Inflation Ticks Up, The FED is Hawkish, stocks, bonds and the buck soar while Gold and Oil tank

Last week started with retail sales missing big. Housing numbers came out looking good for multi-family units however weak for single family units which are the ones that drive the economy. Inflation numbers ticked up as anticipated and Yellen also came in as expected reasserting rates were going up this year if the economy progressed as expected. CPI YoY moved up from 0 to the consensus .1. The core also ticked up from 1.7% to consensus 1.8%. Take note that the recent drop in oil should be weighing on the FED when considering these inflation prints. In the end stocks the buck and bonds were bid up while gold and oil ran red for the week breaking down through key support. And, even though the NAS made it to new highs, its peers did not follow through. However, Dow Utilities and Trans have completed three wave corrective like series from their respective highs and have since move up impulsively and look to carry up further. How high they will get i don’t know but I am willing to venture saying not far for this run up is weak.

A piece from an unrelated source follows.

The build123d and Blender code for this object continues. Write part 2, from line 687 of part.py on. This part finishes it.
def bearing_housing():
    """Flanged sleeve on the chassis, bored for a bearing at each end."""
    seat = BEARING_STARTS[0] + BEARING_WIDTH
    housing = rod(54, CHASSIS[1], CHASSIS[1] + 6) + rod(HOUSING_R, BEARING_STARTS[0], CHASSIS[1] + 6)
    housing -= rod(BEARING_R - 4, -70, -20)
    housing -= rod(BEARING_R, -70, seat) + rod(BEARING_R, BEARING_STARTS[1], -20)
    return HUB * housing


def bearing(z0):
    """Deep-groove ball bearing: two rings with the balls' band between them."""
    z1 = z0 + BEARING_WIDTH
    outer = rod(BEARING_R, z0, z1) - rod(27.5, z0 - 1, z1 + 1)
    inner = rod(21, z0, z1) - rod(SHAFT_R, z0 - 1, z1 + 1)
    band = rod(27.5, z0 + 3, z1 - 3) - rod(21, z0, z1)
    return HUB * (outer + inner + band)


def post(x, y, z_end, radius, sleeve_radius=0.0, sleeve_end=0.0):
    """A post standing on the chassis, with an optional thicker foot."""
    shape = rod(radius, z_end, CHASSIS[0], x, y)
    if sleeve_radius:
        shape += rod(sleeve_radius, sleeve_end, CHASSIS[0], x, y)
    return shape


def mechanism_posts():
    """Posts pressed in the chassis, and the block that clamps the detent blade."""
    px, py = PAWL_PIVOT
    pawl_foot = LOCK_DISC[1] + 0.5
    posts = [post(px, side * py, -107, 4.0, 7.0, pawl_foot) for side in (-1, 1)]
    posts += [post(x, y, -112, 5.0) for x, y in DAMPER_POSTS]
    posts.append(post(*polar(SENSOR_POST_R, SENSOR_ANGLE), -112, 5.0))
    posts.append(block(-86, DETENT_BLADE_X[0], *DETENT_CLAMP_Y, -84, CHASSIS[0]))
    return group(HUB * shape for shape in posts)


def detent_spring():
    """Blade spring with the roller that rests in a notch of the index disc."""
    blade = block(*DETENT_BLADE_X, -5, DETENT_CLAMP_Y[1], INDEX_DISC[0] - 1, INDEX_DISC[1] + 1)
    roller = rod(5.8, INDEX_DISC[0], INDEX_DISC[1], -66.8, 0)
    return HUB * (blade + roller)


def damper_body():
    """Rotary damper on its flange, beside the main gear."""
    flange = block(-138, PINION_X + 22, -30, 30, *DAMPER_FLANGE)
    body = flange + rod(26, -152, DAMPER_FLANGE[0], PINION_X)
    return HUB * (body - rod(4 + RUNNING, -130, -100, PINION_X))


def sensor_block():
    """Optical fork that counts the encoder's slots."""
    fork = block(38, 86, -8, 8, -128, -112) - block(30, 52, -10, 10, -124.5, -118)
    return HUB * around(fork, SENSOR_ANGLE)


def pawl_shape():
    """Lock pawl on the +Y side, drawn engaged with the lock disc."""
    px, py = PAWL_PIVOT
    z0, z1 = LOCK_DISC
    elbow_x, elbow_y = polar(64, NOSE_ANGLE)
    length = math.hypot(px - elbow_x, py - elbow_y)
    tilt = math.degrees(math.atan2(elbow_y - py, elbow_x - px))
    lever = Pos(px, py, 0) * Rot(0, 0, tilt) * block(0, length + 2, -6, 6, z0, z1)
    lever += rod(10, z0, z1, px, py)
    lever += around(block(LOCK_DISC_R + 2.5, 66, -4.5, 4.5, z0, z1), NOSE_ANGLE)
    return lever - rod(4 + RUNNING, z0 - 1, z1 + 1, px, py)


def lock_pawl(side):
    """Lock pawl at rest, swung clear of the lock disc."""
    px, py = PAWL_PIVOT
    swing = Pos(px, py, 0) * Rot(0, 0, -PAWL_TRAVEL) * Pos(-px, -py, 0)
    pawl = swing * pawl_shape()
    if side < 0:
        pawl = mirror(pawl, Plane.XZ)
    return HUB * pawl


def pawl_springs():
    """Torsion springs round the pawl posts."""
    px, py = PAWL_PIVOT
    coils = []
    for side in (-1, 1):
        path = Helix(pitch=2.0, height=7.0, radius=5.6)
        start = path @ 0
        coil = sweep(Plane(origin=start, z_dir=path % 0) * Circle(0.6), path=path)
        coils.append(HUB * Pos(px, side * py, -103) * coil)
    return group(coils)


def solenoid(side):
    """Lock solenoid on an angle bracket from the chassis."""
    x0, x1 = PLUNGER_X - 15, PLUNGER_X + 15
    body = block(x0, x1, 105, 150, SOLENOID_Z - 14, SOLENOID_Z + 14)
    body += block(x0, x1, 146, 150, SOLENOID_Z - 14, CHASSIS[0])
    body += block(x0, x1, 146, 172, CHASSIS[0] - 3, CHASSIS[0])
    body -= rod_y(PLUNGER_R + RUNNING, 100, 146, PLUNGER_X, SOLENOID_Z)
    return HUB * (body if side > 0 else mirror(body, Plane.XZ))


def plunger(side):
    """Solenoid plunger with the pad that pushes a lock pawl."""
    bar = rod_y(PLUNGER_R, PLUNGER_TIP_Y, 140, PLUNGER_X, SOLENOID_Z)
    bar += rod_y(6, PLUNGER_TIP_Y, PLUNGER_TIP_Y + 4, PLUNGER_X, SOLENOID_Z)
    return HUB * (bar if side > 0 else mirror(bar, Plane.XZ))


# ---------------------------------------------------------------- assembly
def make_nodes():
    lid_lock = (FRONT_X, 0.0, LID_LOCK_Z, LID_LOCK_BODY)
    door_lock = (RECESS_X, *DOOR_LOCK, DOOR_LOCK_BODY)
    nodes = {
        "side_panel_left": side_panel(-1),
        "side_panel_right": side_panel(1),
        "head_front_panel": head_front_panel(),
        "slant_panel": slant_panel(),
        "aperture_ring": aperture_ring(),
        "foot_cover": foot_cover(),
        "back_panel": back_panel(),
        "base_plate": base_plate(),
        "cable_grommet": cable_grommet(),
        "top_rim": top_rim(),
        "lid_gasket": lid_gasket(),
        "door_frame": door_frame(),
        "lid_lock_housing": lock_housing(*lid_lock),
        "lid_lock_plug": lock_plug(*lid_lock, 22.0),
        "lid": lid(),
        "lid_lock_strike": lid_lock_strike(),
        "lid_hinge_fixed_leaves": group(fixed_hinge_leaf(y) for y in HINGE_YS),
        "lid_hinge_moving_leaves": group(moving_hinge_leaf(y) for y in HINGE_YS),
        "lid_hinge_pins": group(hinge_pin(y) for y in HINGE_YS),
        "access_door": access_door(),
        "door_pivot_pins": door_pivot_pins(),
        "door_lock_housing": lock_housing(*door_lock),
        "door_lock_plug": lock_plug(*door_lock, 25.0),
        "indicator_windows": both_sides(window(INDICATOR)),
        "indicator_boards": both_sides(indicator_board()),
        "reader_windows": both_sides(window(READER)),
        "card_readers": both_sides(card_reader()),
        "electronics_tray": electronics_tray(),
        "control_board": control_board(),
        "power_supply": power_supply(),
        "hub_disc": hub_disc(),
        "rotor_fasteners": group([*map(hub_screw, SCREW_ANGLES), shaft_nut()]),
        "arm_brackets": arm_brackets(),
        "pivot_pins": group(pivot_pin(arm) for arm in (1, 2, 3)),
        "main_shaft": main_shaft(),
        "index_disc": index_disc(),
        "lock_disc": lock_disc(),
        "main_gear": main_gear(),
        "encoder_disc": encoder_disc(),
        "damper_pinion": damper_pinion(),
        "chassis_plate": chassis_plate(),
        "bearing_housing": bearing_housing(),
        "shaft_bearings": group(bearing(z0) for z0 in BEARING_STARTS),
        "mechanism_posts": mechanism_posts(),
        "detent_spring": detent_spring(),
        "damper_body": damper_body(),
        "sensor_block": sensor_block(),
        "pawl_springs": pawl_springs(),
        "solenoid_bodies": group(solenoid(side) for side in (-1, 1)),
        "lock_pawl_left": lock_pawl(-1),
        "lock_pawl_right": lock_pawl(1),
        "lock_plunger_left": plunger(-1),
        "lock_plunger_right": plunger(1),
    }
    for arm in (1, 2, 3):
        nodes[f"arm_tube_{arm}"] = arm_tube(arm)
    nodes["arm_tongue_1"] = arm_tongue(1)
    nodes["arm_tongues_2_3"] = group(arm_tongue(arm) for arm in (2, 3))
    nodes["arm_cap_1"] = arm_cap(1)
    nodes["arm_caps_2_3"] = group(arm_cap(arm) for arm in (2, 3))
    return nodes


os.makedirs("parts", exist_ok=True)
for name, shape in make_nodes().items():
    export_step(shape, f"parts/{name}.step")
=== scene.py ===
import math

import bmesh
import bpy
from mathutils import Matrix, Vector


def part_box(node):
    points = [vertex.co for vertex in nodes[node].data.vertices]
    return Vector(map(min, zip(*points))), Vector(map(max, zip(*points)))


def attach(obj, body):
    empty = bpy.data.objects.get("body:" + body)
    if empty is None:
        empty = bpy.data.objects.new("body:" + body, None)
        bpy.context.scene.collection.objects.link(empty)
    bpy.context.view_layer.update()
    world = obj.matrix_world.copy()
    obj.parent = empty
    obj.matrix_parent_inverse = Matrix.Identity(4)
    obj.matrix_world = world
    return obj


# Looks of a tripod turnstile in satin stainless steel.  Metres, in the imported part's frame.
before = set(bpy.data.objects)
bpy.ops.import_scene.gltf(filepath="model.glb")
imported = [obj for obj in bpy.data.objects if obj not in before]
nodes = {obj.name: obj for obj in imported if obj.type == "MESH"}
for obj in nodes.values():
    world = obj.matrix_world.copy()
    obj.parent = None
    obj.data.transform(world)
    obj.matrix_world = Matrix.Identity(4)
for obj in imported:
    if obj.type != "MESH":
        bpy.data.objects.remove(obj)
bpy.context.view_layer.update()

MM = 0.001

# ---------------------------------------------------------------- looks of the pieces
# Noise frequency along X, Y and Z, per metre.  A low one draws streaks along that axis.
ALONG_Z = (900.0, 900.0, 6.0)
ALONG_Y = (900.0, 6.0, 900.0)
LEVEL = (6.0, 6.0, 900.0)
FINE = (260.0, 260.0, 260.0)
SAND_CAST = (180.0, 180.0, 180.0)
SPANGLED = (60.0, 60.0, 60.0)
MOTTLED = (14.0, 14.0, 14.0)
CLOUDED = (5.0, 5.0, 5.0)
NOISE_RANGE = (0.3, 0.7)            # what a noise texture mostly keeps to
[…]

The SPX, although not making it to new high has retraced just about 88.7% of the drop from its all-time high and it too looks like it is going to carry to new highs. Looking at the SPX, if this move makes it above the 2138 Blue 2 invalidation, Orange 4 will be capped at the 2043 as you see in the chart making the move from the 2119 February 2015 high a counter trend complex corrective. The impulsive series up should reach the 2180 where I feel the index will fail. If this 5th wave run up is commensurate with the first wave up from the 1074 Oct 2011 low, the 61.8% 5vs.1 is at the 2178 just below the 2180.


It looks like rates are running with oil and if they do both fall, it could give the indexes the boost they need to make it to new highs. Rates and oil usually trend together but look to be diverging as of last week. The move down from the 62 high is very impulse and should be only part of the fifth wave the index is most likely in. The move is supposed to carry price down the low 30s. The US 10 year could bounce around the low 2s for a bit as oil finds a bottom. It does look like it is going to take a run up in oil and rates to bring down the Stock market.

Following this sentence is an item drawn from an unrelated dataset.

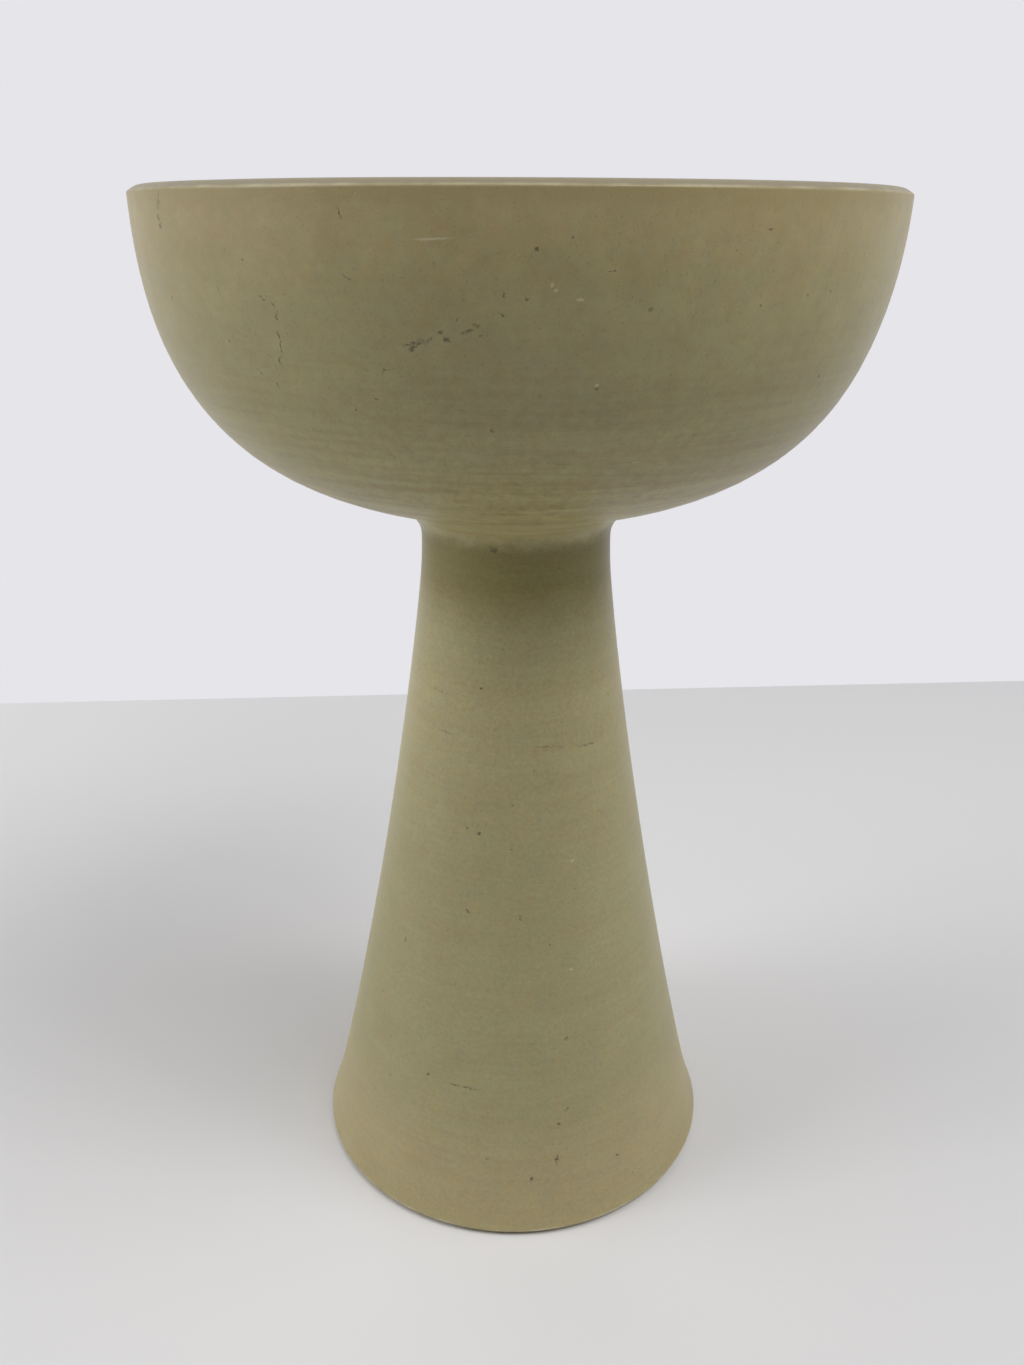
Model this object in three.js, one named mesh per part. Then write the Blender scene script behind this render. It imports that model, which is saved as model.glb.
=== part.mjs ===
// A tall footed ikebana bowl in glazed stoneware.
// A wheel-thrown bowl stands on a hollow, wheel-thrown pedestal. The two are luted together
// with a layer of slip, and a coil of soft clay is smoothed into the corner round the joint.
// Millimetres, +Z up, with the origin on the floor at the centre of the foot.

import * as THREE from 'three';

// Bowl
const rimRadius = 89.4;          // outer radius at the rim, the widest place
const bowlRise = 76.55;          // flat seat under the bowl to the top of the lip
const rimLean = 0.2;             // degrees that the wall still opens out at the rim
const rimFullness = 0.57;        // how far down the wall stays upright, as a share of its rise
const bellyFullness = 0.65;      // how far out the underside runs, as a share of its spread
const bellySlope = 16.5;         // degrees above level where the belly leaves the flare
const flareSpread = 13.05;       // radius gained by the gentle flare outside the joint
const flareRise = 5.15;          // height gained by that flare
const lipWall = 5.2;             // wall thickness at the lip
const bellyWall = 7.2;           // wall thickness low in the bowl
const floorThickness = 8;        // clay between the seat and the flat floor for the flower holder
const lipBevelRise = 1.25;       // height of the bevel round the outside of the lip
const lipBevelWidth = 2.1;       // radius that the bevel takes off
const lipRound = 1.2;            // rounding on the inner edge of the lip
const floorDish = 1;             // the wall's last bend into the floor begins this far above it

// Joint
const coilRadius = 7.9;          // hollow of the smoothed coil
const coilSweep = 60;            // degrees through which the coil turns from the neck to the bowl
const slipThickness = 1;         // fired layer of slip between the bowl and the pedestal
const tenonStep = 2.5;           // shoulder cut round the pedestal's top for the coil
const coilClearance = 0.3;       // shrinkage gap between the coil and what it goes round

// Pedestal
const neckRadius = 25;           // narrowest outer radius, at the shoulder
const shoulderHeight = 187.2;    // floor to the shoulder
const neckBlend = 114;           // radius of the bend from the upright neck into the cone
const neckTaper = 6.6;           // degrees from upright below that bend
const neckPull = 0.261;          // how long the neck's taper lasts, as a share of the cone
const footPull = 0.353;          // how long the foot's taper lasts, as a share of the cone
const footTaper = 13.5;          // degrees from upright where the foot begins to flare
const footRadius = 58.6;         // outer radius at the floor
const footFlareRise = 13.8;      // height of the top of the flare at the foot
const footFlareWidth = 3.9;      // radius gained by that flare
const footEdge = 1.5;            // bevel under the edge of the foot, inside and out
const neckWall = 7;              // wall thickness at the neck
const footWall = 6;              // wall thickness at the foot

// Fineness of the turned surfaces
const turnSteps = 64;
const bellySteps = 13;
const flareSteps = 3;
const lipSteps = 2;
const coilSteps = 5;
const coneSteps = 9;
const bendSteps = 3;

// Heights and radii that follow from the sizes above
const radians = THREE.MathUtils.degToRad;
const seatHeight = shoulderHeight + coilRadius * Math.sin(radians(coilSweep));
const seatEdge = neckRadius + coilRadius * (1 - Math.cos(radians(coilSweep)));
const lipTop = seatHeight + bowlRise;
const floorHeight = seatHeight + floorThickness;
const tenonRadius = neckRadius - tenonStep;
const tenonTop = seatHeight - slipThickness;
const boreRadius = neckRadius - neckWall;

const glaze = new THREE.MeshStandardMaterial({ color: 0x8f8763, roughness: 0.5, metalness: 0 });
const bareClay = new THREE.MeshStandardMaterial({ color: 0xb09f80, roughness: 0.9, metalness: 0 });

// A profile point: distance from the axis, then height.
function at(radius, height) {
  return new THREE.Vector2(radius, height);
}

// The point at a distance from another, in a direction given in degrees above outward.
function stepFrom(point, degrees, distance) {
  const angle = radians(degrees);
  return at(point.x + distance * Math.cos(angle), point.y + distance * Math.sin(angle));
}

// Where the line through p at one slope meets the line through q at another, in degrees.
function meeting(p, slopeP, q, slopeQ) {
  const rateP = Math.tan(radians(slopeP));
  const rateQ = Math.tan(radians(slopeQ));
  const radius = (q.y - p.y + rateP * p.x - rateQ * q.x) / (rateP - rateQ);
  return at(radius, p.y + rateP * (radius - p.x));
}

// The profile moved into the clay, square to itself, by a wall that changes evenly along it.
function inset(profile, firstWall, lastWall) {
  const last = profile.length - 1;
  return profile.map((point, i) => {
    const along = profile[Math.min(i + 1, last)].clone().sub(profile[Math.max(i - 1, 0)]).normalize();
    const wall = THREE.MathUtils.lerp(firstWall, lastWall, i / last);
    return at(point.x + along.y * wall, point.y - along.x * wall);
  });
}

// A piece turned on the wheel, from a profile that runs up its outside and down its inside.
function turned(name, profile, material) {
  const mesh = new THREE.Mesh(new THREE.LatheGeometry(profile, turnSteps), material);
  mesh.name = name;
  mesh.rotation.x = Math.PI / 2;
  return mesh;
}

// The bowl: a flat seat underneath, a flare, a full belly, a bevelled lip and an even wall
// inside it, down to a flat floor.
function bowl() {
  const seatCorner = at(seatEdge, seatHeight);
  const flareTop = at(seatEdge + flareSpread, seatHeight + flareRise);
  const rimCorner = at(rimRadius, lipTop - lipBevelRise);
  const flareBend = meeting(seatCorner, 90 - coilSweep, flareTop, bellySlope);
  const bellyPull = bellyFullness * (rimCorner.x - flareTop.x) / Math.cos(radians(bellySlope));
  const rimPull = rimFullness * (rimCorner.y - flareTop.y);

  const flare = new THREE.QuadraticBezierCurve(seatCorner, flareBend, flareTop).getPoints(flareSteps);
  const belly = new THREE.CubicBezierCurve(
    flareTop,
    stepFrom(flareTop, bellySlope, bellyPull),
    stepFrom(rimCorner, -90 - rimLean, rimPull),
    rimCorner,
  ).getPoints(bellySteps);
  const outside = [...flare.slice(0, -1), ...belly];

  const inside = inset([...outside].reverse(), lipWall, bellyWall);
  const wall = inside.filter((point) => point.y > floorHeight + floorDish);
  const lowest = wall[wall.length - 1];
  const fall = lowest.clone().sub(wall[wall.length - 2]);
  const floorCorner = at(lowest.x + fall.x * (floorHeight - lowest.y) / fall.y, floorHeight);

  const round = Math.min(lipRound, (lipWall - lipBevelWidth) / 2);
  const roundCentre = at(wall[0].x + round, lipTop - round);
  const lip = [at(rimRadius - lipBevelWidth, lipTop)];
  for (let i = 0; i <= lipSteps; i += 1) {
    lip.push(stepFrom(roundCentre, 90 + 90 * i / lipSteps, round));
  }
  const underside = at(0, seatHeight);
  const floorCentre = at(0, floorHeight);
  const profile = [underside, ...outside, ...lip, ...wall.slice(1), floorCorner, floorCentre];
  return turned('bowl', profile, glaze);
}

// The slip: a flat ring that fills the joint between the bowl's seat and the pedestal's top.
function slipLayer() {
  const profile = [
    at(boreRadius, tenonTop),
    at(tenonRadius, tenonTop),
    at(tenonRadius, seatHeight),
    at(boreRadius, seatHeight),
    at(boreRadius, tenonTop),
  ];
  return turned('slip_layer', profile, bareClay);
}

// The coil: a ring on the pedestal's shoulder, hollowed outside from the neck to the bowl.
function neckCoil() {
  const inner = tenonRadius + coilClearance;
  const hollowCentre = at(neckRadius + coilRadius, shoulderHeight);
  const profile = [at(inner, shoulderHeight)];
  for (let i = 0; i <= coilSteps; i += 1) {
    profile.push(stepFrom(hollowCentre, 180 - coilSweep * i / coilSteps, coilRadius));
  }
  profile.push(at(inner, seatHeight), at(inner, shoulderHeight));
  return turned('neck_coil', profile, glaze);
}

// The pedestal: a hollow cone, open at the top and the foot, with a slightly hollow outline.
function pedestal() {
  const bendCentre = at(neckRadius + neckBlend, shoulderHeight);
  const coneTop = stepFrom(bendCentre, 180 + neckTaper, neckBlend);
  const flareTop = at(footRadius - footFlareWidth, footFlareRise);
  const coneRise = coneTop.y - flareTop.y;
  const footCorner = at(footRadius, footEdge);
  const flareBend = meeting(flareTop, footTaper - 90, at(0, (footEdge + footFlareRise) / 2), 0);

  const flare = new THREE.QuadraticBezierCurve(footCorner, flareBend, flareTop).getPoints(bendSteps);
  const cone = new THREE.CubicBezierCurve(
    flareTop,
    stepFrom(flareTop, 90 + footTaper, footPull * coneRise),
    stepFrom(coneTop, neckTaper - 90, neckPull * coneRise),
    coneTop,
  ).getPoints(coneSteps);
  const neck = [];
  for (let i = 1; i <= bendSteps; i += 1) {
    neck.push(stepFrom(bendCentre, 180 + neckTaper * (1 - i / bendSteps), neckBlend));
  }
  const outside = [...flare.slice(0, -1), ...cone, ...neck];

  const hollow = outside.map((point) => {
    const wall = THREE.MathUtils.mapLinear(point.y, footEdge, shoulderHeight, footWall, neckWall);
    return at(point.x - wall, point.y);
  });
  const footInside = at(hollow[0].x + footEdge, 0);
  const profile = [
    footInside,
    at(footRadius - footEdge, 0),
    ...outside,
    at(tenonRadius, shoulderHeight),
    at(tenonRadius, tenonTop),
    at(boreRadius, tenonTop),
    ...hollow.reverse(),
    footInside,
  ];
  return turned('pedestal', profile, glaze);
}

const vessel = new THREE.Group();
vessel.add(bowl(), slipLayer(), neckCoil(), pedestal());

export default vessel;
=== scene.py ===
"""The finish of a tall footed ikebana bowl in satin glazed stoneware, turned on the wheel.

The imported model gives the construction. Here the bowl, the coil under it and the pedestal are
turned again with a fine surface, glazed, and set on a plain stage. The file is laid out as an
add-on and is run as a script.
"""

import math

import bpy
from bpy.props import FloatProperty, FloatVectorProperty, IntProperty, PointerProperty
from bpy.types import NodeSocket, Operator, Panel, PropertyGroup
from mathutils import Matrix, Vector
from mathutils.geometry import interpolate_bezier


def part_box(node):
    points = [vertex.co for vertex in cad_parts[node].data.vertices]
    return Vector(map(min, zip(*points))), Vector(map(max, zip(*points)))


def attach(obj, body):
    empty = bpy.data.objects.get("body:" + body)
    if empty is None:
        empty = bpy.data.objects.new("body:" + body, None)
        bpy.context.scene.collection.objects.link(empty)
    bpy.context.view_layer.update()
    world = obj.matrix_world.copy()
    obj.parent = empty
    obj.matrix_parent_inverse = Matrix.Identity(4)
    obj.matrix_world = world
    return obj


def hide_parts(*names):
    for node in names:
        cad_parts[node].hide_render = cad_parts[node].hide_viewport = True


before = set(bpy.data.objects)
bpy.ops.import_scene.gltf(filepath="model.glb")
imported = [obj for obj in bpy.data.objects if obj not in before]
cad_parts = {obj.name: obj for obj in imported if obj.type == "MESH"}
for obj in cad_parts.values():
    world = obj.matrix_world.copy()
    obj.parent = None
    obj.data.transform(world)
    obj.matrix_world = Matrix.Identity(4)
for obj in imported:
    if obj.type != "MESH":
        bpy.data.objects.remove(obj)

bl_info = {
    "name": "Footed ikebana bowl",
    "version": (1, 0, 0),
    "blender": (4, 5, 0),
    "location": "View3D > Sidebar > Ikebana bowl",
    "description": "Turns, glazes and stages a tall footed ikebana bowl",
    "category": "Mesh",
}

MM = 0.001
UP = math.pi / 2         # straight up, as the direction of an outline
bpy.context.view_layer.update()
BOWL_LOW, BOWL_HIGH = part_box("bowl")
COIL_LOW, COIL_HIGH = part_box("neck_coil")
CONE_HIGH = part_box("pedestal")[1]


# Sizes and colours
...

Meanwhile, Crude after dropping down through the 50.58 could still make it up to test the 53.85 in a C wave of a flat the commodity just might be carving out. Price is now testing the drop though trend line up from the 50.58 Black 3 low. Price should carry up in five waves. If the move up takes the form of a three and stops short of the 52.85, I will then be tracking a triangle of which the commodity will be in a D wave then.


Gold sold off after the FED’s hawk talk and is now testing the 1130 low. I have this impulsive series counted from the 1232 May high.1167 for now. Once the move develops I will adjust counts. As of now, it looks like price is in a 3rd wave decline which should be ending soon. This move down out of the nasty contraction zone the index had been in for well over a year has the potential to make it down to the 1040.


The Dollar index has made it above the 97.75 May high invalidating the triangle for a larger one I now have labeled in the chart. This new B wave could complete at either of the 4 resistance zones in Red and Magenta. The 98.25 is the 100% expansion of the Blue WX swing. The 99 and 99.50 and 100 are all stiff FRZs which all should reject price if tested. One should push price back down to the 94 area for a Green C wave.